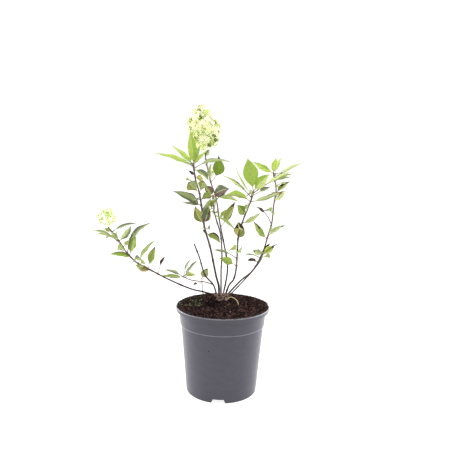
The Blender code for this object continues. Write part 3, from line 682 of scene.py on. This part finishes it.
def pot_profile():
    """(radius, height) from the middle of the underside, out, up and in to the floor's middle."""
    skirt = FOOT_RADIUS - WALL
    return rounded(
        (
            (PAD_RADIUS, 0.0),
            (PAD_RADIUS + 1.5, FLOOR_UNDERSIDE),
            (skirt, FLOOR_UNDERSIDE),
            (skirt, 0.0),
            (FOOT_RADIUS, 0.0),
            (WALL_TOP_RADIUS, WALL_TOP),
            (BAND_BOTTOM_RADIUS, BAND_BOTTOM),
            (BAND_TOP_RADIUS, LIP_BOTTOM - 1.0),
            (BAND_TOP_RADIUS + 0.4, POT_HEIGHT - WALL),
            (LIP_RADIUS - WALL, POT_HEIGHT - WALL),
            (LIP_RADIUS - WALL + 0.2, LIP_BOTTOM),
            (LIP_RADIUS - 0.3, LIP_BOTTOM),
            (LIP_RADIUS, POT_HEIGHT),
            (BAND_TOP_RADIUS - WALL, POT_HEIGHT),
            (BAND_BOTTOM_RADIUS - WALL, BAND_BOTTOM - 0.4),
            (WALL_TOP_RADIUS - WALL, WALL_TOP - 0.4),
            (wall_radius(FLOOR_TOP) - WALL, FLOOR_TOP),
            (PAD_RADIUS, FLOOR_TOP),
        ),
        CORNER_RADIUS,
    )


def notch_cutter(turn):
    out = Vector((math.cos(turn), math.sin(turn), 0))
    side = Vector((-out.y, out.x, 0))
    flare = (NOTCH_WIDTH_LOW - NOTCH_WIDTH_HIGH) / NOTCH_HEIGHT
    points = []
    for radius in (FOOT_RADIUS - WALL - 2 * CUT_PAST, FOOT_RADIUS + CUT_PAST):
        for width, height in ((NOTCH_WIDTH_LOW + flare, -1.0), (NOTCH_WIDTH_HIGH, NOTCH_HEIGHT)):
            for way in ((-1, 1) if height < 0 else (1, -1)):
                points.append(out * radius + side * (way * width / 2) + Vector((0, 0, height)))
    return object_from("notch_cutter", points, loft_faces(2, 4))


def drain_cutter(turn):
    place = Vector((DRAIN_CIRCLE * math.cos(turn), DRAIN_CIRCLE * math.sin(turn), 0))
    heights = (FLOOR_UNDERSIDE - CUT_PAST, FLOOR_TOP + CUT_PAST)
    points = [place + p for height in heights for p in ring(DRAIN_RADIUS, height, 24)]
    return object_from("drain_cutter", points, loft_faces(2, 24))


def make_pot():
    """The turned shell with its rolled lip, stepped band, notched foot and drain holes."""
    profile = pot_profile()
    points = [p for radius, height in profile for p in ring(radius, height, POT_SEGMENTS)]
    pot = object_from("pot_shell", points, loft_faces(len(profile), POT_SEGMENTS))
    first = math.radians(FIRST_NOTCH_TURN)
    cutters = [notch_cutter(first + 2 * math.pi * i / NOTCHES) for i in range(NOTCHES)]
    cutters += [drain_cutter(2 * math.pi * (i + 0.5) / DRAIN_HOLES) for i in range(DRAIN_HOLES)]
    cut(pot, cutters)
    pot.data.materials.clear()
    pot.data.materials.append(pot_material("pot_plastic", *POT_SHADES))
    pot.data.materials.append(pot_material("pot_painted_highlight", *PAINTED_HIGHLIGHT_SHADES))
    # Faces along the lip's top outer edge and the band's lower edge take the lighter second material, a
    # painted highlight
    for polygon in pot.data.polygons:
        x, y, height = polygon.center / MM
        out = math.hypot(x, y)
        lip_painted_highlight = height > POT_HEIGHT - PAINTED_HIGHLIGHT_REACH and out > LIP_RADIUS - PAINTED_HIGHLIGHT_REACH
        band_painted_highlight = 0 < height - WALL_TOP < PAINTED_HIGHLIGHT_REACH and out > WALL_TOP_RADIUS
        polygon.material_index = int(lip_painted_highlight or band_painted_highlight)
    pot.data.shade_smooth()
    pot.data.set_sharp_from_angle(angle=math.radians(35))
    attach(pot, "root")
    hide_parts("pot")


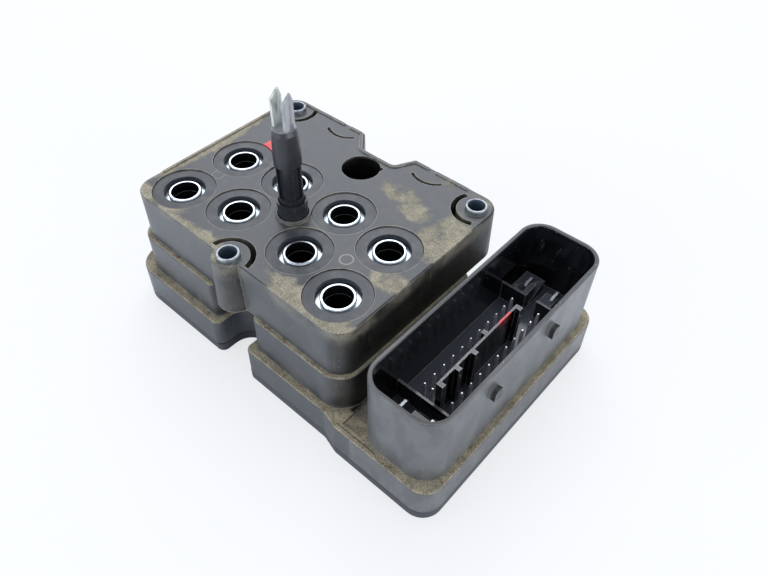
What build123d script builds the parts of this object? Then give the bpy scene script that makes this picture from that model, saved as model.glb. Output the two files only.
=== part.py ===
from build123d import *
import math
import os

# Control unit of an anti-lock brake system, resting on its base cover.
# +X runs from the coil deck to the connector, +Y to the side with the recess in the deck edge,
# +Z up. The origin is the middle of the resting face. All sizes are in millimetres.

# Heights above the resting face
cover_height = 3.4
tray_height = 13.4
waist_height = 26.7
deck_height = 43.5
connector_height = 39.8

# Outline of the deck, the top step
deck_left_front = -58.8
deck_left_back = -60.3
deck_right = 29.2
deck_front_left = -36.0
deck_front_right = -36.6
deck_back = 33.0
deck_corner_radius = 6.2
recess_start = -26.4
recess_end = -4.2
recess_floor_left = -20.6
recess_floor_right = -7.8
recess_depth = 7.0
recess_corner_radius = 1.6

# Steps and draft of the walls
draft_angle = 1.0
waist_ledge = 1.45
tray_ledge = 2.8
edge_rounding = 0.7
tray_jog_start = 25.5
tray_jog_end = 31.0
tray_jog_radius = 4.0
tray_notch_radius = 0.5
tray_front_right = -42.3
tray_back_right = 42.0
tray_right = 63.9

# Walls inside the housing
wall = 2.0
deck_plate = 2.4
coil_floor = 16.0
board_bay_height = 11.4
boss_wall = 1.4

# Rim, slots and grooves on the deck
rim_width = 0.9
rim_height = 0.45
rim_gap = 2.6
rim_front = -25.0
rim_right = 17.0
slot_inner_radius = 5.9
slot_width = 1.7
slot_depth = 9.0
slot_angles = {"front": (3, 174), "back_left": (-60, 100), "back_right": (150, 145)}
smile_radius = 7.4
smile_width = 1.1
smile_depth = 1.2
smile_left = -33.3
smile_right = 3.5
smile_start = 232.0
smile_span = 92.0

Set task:
Tally the lines in the records above that contain the word "this", and give only that number.

Task response:
2